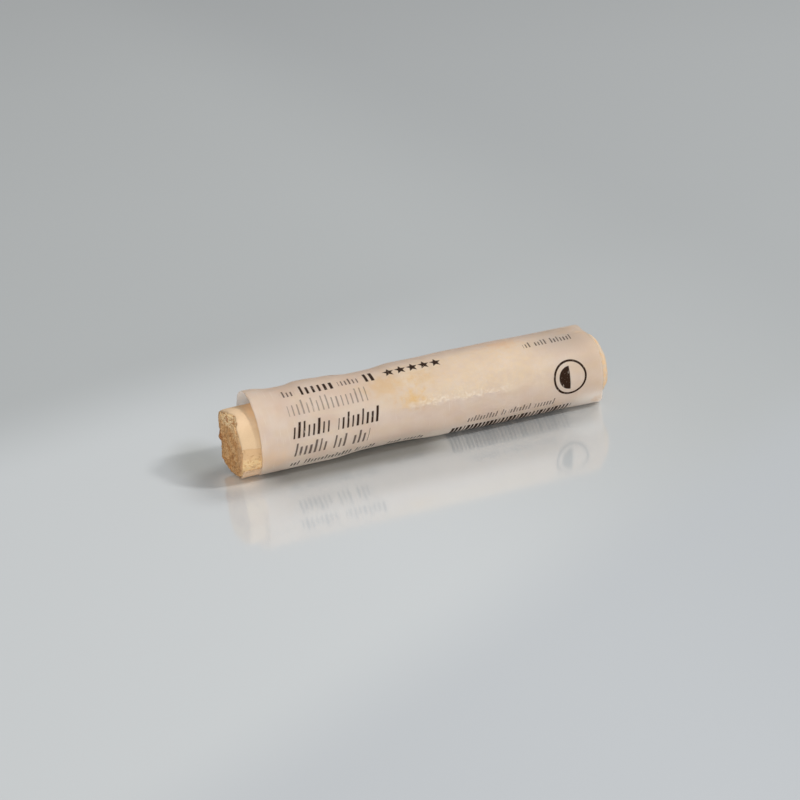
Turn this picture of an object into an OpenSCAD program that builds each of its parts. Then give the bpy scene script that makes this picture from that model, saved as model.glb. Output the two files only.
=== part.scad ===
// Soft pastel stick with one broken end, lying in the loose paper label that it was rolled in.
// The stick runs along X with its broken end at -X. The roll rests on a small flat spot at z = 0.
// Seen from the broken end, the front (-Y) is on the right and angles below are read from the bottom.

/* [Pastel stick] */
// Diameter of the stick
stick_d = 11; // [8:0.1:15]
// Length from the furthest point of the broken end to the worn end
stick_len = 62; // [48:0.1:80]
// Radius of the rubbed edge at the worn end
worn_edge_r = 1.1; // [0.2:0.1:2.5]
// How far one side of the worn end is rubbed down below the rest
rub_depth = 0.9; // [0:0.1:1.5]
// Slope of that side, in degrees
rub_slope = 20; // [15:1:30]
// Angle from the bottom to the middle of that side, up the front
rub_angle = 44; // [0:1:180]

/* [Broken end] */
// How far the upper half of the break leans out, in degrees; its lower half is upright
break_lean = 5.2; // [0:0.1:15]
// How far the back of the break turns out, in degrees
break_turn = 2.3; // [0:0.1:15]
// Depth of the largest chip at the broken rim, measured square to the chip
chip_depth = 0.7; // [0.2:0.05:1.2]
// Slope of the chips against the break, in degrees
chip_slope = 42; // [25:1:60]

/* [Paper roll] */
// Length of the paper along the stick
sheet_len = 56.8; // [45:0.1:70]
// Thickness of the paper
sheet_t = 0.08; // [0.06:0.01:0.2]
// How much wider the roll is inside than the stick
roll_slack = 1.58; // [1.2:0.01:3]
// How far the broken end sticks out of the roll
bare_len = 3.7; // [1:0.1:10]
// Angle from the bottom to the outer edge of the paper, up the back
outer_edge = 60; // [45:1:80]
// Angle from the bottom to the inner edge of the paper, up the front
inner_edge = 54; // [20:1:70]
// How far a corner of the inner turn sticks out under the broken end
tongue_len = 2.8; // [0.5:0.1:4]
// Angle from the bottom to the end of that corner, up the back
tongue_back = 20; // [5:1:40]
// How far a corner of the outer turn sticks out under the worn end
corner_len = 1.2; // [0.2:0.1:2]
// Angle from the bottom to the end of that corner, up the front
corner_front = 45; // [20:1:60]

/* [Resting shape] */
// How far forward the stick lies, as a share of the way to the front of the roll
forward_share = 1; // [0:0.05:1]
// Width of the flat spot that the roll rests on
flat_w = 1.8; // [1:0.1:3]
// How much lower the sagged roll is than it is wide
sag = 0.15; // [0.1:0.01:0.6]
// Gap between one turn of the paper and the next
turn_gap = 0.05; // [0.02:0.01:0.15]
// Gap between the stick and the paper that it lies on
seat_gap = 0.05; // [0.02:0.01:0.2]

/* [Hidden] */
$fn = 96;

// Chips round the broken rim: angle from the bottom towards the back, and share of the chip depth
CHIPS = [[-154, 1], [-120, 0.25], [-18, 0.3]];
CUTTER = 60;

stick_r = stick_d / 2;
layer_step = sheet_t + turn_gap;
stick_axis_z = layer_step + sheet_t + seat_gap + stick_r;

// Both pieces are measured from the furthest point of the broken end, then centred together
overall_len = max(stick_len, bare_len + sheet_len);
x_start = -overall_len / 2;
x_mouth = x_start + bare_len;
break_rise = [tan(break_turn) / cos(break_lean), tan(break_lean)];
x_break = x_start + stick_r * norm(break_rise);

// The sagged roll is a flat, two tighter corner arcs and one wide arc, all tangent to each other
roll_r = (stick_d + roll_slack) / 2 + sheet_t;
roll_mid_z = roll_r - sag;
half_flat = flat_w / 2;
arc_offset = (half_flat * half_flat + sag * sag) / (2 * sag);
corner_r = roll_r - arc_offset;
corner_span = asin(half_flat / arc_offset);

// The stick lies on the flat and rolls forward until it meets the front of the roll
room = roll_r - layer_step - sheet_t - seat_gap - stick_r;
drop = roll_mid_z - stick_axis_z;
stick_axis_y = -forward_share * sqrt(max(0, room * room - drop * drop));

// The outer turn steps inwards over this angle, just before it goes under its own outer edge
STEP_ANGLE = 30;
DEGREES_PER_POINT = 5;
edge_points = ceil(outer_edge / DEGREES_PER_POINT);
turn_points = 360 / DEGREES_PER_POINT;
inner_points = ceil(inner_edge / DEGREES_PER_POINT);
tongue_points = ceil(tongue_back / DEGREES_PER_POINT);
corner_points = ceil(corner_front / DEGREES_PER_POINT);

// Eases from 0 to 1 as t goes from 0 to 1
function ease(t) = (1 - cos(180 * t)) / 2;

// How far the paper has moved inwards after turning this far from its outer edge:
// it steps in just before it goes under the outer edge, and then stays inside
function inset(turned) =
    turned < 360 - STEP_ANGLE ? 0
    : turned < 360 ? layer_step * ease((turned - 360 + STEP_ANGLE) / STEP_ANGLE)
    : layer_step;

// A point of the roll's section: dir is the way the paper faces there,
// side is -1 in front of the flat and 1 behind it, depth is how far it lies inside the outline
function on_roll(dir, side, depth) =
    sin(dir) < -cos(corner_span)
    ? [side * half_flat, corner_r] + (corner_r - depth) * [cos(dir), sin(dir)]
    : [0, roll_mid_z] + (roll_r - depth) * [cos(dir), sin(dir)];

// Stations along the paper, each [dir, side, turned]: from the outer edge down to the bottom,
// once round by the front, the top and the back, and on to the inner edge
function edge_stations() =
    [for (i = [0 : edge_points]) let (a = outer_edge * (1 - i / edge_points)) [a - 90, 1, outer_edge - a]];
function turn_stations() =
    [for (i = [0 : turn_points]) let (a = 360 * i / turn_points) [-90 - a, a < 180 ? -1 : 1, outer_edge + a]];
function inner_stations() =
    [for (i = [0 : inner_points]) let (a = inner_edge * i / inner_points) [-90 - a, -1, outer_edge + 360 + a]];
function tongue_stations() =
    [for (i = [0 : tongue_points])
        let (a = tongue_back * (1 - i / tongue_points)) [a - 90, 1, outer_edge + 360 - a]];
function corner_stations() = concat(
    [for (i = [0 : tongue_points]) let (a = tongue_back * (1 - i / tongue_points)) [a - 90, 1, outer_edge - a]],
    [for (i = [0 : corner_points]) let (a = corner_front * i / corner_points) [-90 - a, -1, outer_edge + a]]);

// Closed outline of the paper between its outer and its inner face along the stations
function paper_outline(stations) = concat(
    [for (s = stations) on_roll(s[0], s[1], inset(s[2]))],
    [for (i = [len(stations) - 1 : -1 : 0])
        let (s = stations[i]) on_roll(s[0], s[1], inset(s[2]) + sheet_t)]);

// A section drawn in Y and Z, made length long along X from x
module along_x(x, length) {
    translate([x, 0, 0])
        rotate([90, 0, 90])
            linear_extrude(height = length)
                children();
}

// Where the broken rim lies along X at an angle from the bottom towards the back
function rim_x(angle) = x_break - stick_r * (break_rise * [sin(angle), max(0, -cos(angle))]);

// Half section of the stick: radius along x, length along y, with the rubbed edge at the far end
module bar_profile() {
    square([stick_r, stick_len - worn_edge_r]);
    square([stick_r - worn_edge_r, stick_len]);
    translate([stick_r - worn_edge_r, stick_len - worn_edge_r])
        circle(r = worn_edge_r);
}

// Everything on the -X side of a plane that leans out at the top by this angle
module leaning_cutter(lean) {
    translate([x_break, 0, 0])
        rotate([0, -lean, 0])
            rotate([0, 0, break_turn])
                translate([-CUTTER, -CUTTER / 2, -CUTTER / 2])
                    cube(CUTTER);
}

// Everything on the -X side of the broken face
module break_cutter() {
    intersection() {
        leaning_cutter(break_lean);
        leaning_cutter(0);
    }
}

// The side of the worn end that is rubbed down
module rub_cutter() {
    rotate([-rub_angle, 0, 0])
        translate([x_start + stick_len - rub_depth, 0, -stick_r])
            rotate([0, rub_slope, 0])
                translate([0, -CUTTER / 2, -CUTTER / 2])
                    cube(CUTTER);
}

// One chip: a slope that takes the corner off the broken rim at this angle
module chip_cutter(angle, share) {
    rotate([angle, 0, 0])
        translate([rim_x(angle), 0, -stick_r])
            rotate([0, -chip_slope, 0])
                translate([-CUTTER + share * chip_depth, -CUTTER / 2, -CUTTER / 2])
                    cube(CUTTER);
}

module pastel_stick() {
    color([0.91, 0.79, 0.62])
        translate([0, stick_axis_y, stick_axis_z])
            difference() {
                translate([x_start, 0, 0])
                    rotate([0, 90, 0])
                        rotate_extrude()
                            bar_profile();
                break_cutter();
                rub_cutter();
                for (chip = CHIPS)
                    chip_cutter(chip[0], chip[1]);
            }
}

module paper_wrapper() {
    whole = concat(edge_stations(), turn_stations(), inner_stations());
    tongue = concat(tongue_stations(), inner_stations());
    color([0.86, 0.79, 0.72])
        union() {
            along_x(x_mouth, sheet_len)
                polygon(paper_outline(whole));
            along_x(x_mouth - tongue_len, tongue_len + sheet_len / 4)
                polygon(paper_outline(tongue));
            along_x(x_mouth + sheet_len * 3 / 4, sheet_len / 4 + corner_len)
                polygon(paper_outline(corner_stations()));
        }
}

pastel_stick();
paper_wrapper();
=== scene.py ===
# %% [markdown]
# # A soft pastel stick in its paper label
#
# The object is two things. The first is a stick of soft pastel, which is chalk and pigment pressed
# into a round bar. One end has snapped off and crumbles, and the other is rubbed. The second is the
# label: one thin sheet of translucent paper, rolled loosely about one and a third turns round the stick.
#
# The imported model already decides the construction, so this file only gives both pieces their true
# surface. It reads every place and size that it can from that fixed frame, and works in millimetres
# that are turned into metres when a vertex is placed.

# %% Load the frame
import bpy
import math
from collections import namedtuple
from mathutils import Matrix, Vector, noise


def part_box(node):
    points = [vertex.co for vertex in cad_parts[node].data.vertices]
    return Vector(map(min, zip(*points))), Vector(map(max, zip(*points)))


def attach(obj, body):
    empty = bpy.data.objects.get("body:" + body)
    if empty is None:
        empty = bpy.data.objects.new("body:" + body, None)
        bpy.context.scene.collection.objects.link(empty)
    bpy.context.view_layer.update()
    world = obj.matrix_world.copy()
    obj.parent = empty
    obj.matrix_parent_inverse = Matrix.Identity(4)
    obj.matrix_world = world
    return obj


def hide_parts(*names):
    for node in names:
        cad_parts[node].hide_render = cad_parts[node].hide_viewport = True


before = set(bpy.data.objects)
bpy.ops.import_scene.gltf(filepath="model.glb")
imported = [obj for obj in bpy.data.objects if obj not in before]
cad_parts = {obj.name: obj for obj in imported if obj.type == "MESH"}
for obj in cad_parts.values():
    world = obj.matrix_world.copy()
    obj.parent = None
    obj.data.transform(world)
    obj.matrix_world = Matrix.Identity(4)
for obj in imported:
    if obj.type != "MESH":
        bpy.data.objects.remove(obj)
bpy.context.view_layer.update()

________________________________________

REQUEST:
Your task is to extract exactly the lines starting at the line with "for (chip = CHIPS)" and ending at the line with "points = [vertex.co", including both ends, and no other lines.

OUTPUT BELOW:
                for (chip = CHIPS)
                    chip_cutter(chip[0], chip[1]);
            }
}

module paper_wrapper() {
    whole = concat(edge_stations(), turn_stations(), inner_stations());
    tongue = concat(tongue_stations(), inner_stations());
    color([0.86, 0.79, 0.72])
        union() {
            along_x(x_mouth, sheet_len)
                polygon(paper_outline(whole));
            along_x(x_mouth - tongue_len, tongue_len + sheet_len / 4)
                polygon(paper_outline(tongue));
            along_x(x_mouth + sheet_len * 3 / 4, sheet_len / 4 + corner_len)
                polygon(paper_outline(corner_stations()));
        }
}

pastel_stick();
paper_wrapper();
=== scene.py ===
# %% [markdown]
# # A soft pastel stick in its paper label
#
# The object is two things. The first is a stick of soft pastel, which is chalk and pigment pressed
# into a round bar. One end has snapped off and crumbles, and the other is rubbed. The second is the
# label: one thin sheet of translucent paper, rolled loosely about one and a third turns round the stick.
#
# The imported model already decides the construction, so this file only gives both pieces their true
# surface. It reads every place and size that it can from that fixed frame, and works in millimetres
# that are turned into metres when a vertex is placed.

# %% Load the frame
import bpy
import math
from collections import namedtuple
from mathutils import Matrix, Vector, noise


def part_box(node):
    points = [vertex.co for vertex in cad_parts[node].data.vertices]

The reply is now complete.